L’attività sportiva invece può tranquillamente essere un business. Non c’è niente di male, niente di eretico in questo
Quali soggetti possono sviluppare queste due differenti attività? Quella agonistica è per forza di cose legata al CONI, alle Federazioni, e quindi alle Società Sportive senza scopo di lucro. E quando queste tipologie di società gestiscono impianti, e lo fanno davvero per lo scopo sociale con il quale sono nate, devono essere sostenute economicamente dall’Ente pubblico, pena il disastro a cui stiamo assistendo di impianti chiusi e gare per la gestione deserte. L’attività sportiva invece può tranquillamente essere un business. Non c’è niente di male, niente di eretico in questo. Chi produce bicilette è forse un nemico del sociale? Assolutamente no, anzi, ma fa business. Le società farmaceutiche, le nostre salvatrici di oggi, sono forse senza scopo di lucro? Direi di no.

Quindi anche l’impianto natatorio pubblico può essere gestito a scopo di lucro, al pari di moltissimi altri appalti, ma senza vincoli di spazi acqua garantiti a soggetti diversi dal gestore, di scuole con ingresso ridotto o altro. E’ quello che sta succedendo in questi ultimi tempi, in effetti, attraverso società italiane e straniere che fanno business attraverso la gestione delle strutture sportive pubbliche. L’unico problema è che, per poterle gestire, devono fingersi altro.
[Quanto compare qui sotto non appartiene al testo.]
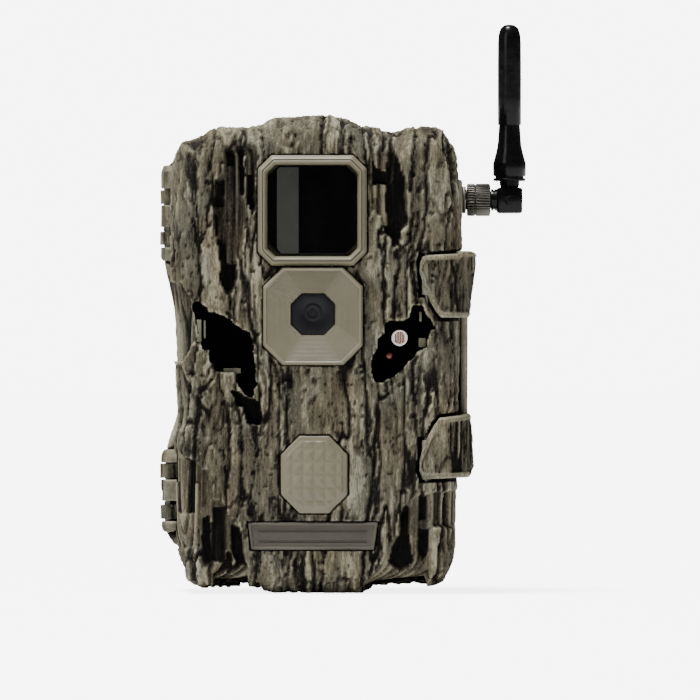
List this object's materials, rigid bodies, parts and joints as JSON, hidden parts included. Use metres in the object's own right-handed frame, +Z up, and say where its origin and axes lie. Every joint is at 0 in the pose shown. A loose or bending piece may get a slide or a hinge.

Signor Sindaco, che futuro vuole per la sua piscina? Si faccia seriamente questa domanda e costruisca una gara d’ appalto che scelga in modo chiaro ed inequivocabile la tipologia di soggetto che dovrà gestire la piscina
Devono fingersi società sportive senza scopo di lucro, perché ora tutto lo sport, di qualunque tipologia, è confuso in un unico calderone senza identità. Iniziamo a differenziare le cose, almeno a livello Comunale. Signor Sindaco, che futuro vuole per la sua piscina? Si faccia seriamente questa domanda e, in base alla risposta, costruisca una gara d’ appalto che scelga in modo chiaro ed inequivocabile la tipologia di soggetto che dovrà gestire la piscina nel modo che ritiene più opportuno. Gli strumenti giuridici ci sono, basta sapere dove si vuole arrivare e costruire la strada.